Lecithinising is a key step in the manufacture of end products such as cocoa-based drinks and pastes. In this process, (fatty) cocoa powder particles are coated with lecithin to increases their solubility in aqueous solutions. Hosokawa Micron's Vitomix ribbon screw mixer can be used to lecithinise cocoa powder in a batch operation. The design of the two conical mixing screws creates a fluidised bed in the upper part of the mixer cone that is perfect for adding liquids.

Instant agglomeration

If a continuous process is preferred, the cocoa powder can be lecithinised in Hosokawa Micron's Flexomix. In a process of high-impact continuous agglomeration, the Flexomix mixes the particles with sugar and dairy components to create homogeneous porous agglomerates that are instantly soluble thanks to their narrow particle size distribution.
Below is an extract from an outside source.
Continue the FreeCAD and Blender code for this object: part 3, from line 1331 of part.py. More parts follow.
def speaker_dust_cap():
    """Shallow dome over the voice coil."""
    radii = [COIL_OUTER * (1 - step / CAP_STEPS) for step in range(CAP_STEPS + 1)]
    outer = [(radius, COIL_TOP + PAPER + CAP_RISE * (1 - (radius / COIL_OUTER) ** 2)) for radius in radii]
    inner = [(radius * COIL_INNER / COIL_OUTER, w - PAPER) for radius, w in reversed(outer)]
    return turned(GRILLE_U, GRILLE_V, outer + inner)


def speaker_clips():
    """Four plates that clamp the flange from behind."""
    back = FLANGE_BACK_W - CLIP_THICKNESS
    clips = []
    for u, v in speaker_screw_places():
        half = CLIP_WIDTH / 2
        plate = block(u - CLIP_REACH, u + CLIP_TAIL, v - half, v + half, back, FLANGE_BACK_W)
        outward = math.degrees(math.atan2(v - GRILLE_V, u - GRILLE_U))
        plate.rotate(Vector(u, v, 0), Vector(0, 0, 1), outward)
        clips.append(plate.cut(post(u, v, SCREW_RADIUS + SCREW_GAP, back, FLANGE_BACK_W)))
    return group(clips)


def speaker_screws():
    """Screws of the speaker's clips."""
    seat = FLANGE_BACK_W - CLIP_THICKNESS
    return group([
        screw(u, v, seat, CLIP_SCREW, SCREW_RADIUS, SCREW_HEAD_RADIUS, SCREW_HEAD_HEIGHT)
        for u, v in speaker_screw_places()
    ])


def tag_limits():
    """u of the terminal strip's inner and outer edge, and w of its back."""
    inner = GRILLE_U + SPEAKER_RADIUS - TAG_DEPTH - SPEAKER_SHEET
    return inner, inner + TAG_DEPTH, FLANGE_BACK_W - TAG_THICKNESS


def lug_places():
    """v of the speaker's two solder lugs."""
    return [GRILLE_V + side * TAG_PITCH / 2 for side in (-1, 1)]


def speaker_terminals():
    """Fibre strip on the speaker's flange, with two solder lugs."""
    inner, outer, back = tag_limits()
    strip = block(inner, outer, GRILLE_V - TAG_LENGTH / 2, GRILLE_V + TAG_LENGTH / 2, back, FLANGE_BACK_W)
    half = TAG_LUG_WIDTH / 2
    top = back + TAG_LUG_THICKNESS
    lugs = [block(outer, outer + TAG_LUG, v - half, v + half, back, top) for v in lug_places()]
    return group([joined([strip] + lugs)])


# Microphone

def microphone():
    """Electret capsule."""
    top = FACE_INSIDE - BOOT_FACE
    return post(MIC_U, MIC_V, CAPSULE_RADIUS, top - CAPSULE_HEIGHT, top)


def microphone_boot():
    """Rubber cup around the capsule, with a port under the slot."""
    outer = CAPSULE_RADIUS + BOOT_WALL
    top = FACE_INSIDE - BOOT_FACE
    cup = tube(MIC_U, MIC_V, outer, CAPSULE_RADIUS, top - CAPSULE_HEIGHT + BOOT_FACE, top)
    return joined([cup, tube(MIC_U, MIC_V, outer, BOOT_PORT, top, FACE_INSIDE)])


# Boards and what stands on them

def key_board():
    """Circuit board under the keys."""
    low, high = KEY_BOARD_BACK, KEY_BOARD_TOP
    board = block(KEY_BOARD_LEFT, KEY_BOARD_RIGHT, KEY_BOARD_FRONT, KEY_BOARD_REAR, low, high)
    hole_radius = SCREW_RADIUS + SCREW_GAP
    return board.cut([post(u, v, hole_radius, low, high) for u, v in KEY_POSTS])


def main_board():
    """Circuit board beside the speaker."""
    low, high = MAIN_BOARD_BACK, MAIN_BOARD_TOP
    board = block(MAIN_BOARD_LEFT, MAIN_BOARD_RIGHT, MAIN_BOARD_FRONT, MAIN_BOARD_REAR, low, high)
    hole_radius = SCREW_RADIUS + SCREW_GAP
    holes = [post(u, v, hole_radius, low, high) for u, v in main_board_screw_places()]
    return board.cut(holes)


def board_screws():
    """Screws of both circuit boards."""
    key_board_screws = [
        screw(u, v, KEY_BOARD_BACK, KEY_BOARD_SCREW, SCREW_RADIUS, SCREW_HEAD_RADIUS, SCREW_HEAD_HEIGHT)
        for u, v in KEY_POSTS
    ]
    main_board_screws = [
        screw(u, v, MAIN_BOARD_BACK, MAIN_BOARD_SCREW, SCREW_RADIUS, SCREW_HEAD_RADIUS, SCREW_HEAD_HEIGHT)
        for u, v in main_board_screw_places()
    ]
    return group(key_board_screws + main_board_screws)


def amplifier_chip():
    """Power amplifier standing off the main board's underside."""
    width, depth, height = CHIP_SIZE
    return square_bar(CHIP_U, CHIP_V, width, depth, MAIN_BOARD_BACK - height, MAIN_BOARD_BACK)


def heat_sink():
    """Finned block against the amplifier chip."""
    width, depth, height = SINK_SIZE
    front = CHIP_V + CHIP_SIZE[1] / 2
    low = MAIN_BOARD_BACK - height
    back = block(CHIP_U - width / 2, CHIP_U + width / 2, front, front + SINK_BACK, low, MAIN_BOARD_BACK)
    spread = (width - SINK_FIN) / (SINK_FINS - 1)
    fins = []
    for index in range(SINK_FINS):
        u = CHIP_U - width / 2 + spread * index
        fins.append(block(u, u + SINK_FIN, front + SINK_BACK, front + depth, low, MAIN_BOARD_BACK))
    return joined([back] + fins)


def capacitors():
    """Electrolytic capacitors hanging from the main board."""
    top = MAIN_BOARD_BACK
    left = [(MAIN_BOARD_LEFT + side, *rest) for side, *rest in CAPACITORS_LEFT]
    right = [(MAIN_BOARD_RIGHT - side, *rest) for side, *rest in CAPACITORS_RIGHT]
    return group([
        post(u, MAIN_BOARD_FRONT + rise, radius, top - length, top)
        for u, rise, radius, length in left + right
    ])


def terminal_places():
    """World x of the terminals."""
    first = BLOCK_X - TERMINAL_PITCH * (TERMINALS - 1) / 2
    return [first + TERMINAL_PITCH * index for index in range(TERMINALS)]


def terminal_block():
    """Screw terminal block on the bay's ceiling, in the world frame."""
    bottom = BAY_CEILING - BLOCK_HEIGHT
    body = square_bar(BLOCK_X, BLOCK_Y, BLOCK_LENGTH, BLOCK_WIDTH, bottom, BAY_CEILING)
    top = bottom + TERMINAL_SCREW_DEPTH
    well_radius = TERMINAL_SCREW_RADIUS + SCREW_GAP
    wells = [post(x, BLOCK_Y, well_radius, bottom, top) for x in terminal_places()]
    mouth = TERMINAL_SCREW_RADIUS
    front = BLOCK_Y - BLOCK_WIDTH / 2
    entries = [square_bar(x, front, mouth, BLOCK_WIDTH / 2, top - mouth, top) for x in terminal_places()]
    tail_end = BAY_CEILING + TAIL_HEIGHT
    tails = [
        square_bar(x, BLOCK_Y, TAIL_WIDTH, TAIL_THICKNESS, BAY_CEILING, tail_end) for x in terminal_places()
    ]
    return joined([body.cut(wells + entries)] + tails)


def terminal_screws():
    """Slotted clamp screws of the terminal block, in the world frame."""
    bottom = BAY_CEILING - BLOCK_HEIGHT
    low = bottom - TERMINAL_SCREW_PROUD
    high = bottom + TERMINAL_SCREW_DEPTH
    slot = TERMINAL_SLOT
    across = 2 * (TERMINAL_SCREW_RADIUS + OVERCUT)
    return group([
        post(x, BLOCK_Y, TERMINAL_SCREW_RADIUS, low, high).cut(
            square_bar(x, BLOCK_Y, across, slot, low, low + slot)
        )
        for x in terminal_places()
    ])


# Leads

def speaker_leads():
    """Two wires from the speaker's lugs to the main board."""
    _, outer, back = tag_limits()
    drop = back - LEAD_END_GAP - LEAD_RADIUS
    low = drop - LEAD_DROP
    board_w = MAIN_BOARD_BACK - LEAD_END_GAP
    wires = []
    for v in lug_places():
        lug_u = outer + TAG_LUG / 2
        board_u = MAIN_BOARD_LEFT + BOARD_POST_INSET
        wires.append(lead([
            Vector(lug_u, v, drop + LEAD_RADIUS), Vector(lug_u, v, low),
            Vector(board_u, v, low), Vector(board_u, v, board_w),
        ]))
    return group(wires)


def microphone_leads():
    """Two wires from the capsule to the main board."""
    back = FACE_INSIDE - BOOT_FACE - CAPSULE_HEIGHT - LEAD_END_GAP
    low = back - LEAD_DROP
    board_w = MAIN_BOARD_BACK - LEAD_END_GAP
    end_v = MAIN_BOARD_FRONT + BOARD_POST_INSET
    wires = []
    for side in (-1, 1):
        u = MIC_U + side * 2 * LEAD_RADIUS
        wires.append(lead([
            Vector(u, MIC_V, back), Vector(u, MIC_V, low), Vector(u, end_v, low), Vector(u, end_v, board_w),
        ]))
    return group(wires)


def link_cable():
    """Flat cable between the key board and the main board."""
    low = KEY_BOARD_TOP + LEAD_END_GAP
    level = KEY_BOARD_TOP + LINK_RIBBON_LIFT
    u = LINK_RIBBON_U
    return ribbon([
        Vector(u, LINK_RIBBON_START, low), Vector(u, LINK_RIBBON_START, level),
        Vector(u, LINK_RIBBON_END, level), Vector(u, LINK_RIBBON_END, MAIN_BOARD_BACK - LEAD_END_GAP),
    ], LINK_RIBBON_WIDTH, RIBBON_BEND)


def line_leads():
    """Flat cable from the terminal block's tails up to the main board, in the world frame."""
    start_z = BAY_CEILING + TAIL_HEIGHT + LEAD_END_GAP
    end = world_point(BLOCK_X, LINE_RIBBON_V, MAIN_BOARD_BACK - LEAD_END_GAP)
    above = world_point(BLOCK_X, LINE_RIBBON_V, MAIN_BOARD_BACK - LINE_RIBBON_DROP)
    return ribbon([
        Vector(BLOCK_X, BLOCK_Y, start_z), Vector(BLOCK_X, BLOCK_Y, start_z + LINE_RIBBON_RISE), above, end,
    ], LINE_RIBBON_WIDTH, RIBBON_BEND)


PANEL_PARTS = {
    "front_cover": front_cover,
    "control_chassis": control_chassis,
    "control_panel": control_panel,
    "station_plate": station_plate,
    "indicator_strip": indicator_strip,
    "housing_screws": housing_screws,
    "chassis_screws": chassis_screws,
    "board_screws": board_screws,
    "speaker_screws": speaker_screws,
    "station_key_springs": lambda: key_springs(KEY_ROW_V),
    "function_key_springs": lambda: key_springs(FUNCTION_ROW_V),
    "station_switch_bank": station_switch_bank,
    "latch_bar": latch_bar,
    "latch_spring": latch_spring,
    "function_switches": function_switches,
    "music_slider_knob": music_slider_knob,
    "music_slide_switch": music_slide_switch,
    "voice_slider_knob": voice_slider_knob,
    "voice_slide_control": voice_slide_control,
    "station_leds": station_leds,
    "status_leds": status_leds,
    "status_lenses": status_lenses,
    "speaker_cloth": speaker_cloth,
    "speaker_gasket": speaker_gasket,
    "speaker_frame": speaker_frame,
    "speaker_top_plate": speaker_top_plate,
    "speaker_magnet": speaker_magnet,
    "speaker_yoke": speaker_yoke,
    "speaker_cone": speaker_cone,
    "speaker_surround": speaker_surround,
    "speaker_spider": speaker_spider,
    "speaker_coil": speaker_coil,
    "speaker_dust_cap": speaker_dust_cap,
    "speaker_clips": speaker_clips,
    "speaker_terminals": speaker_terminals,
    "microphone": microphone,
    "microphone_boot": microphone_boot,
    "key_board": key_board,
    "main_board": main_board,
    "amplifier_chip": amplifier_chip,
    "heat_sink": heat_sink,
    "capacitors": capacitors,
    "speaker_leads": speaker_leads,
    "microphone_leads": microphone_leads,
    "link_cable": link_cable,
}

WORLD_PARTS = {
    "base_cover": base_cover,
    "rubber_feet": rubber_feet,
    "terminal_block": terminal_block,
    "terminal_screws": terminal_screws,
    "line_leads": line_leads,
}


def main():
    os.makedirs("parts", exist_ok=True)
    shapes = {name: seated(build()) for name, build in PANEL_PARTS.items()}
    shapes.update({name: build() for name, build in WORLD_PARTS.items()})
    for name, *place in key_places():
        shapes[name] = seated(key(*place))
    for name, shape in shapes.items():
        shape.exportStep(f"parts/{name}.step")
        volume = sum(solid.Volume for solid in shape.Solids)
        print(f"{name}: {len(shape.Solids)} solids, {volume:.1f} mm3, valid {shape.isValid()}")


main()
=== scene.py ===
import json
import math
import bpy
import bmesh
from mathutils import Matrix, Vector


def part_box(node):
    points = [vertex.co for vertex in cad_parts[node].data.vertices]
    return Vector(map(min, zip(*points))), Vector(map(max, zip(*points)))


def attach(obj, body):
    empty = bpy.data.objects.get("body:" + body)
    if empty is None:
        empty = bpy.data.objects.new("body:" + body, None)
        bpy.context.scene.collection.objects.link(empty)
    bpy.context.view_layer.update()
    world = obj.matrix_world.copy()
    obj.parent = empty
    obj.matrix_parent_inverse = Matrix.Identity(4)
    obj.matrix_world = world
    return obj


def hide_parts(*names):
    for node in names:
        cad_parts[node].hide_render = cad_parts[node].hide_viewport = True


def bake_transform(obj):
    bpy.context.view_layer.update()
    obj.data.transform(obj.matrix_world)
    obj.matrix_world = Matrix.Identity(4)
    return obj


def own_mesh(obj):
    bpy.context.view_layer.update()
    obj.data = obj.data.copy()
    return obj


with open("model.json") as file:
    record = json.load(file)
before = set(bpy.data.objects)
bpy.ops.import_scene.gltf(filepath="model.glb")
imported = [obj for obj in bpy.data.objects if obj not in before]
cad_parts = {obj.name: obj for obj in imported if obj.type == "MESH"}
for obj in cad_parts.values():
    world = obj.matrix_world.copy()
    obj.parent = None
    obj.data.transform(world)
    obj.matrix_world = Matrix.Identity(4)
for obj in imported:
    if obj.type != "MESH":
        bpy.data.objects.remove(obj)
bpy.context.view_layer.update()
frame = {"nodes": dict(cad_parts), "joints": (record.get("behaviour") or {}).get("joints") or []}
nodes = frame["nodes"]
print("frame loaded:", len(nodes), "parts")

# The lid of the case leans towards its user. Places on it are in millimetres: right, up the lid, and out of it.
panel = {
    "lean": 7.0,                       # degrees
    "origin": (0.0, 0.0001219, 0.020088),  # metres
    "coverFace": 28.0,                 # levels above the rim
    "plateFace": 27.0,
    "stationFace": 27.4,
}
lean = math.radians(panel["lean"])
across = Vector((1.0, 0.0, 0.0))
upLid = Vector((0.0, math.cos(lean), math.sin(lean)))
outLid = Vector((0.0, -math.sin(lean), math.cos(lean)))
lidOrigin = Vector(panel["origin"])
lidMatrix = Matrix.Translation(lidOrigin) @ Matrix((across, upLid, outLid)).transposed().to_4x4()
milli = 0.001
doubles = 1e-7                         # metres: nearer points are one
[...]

The Flexomix is a compact vertical high-speed mixer with typical residence times of just a few seconds, and the innovative design comprises a flexible mixing chamber which includes an external roller massage system for self-cleaning. The agglomeration process can be optimised by changing various process parameters such as rotor speed, number and angle of the paddles and/or liquid percentage. This enables the user to adapt the process to the quality required for each application, from consumer products (low density) to vending-machine products (high density).

Flexomix for instant agglomeration of cocoa powder

One-stop shop for cocoa industry processing technology

With 120 years of experience, the Hosokawa Group offers a wide range of innovative powder processing technology and customised solutions from a single source. The group has several research and technology centres across Europe, Japan and the USA.

The test centre located at the Hosokawa Micron manufacturing facility in Doetinchem, the Netherlands, comprises more than 2,000m² and is fitted with 30 machines. The knowledge from the group's technical experts is combined as necessary for each project, allowing customers all over the world to benefit from a one-stop shop and a single point of contact for any issues related to the processing of cocoa powder and cocoa based products.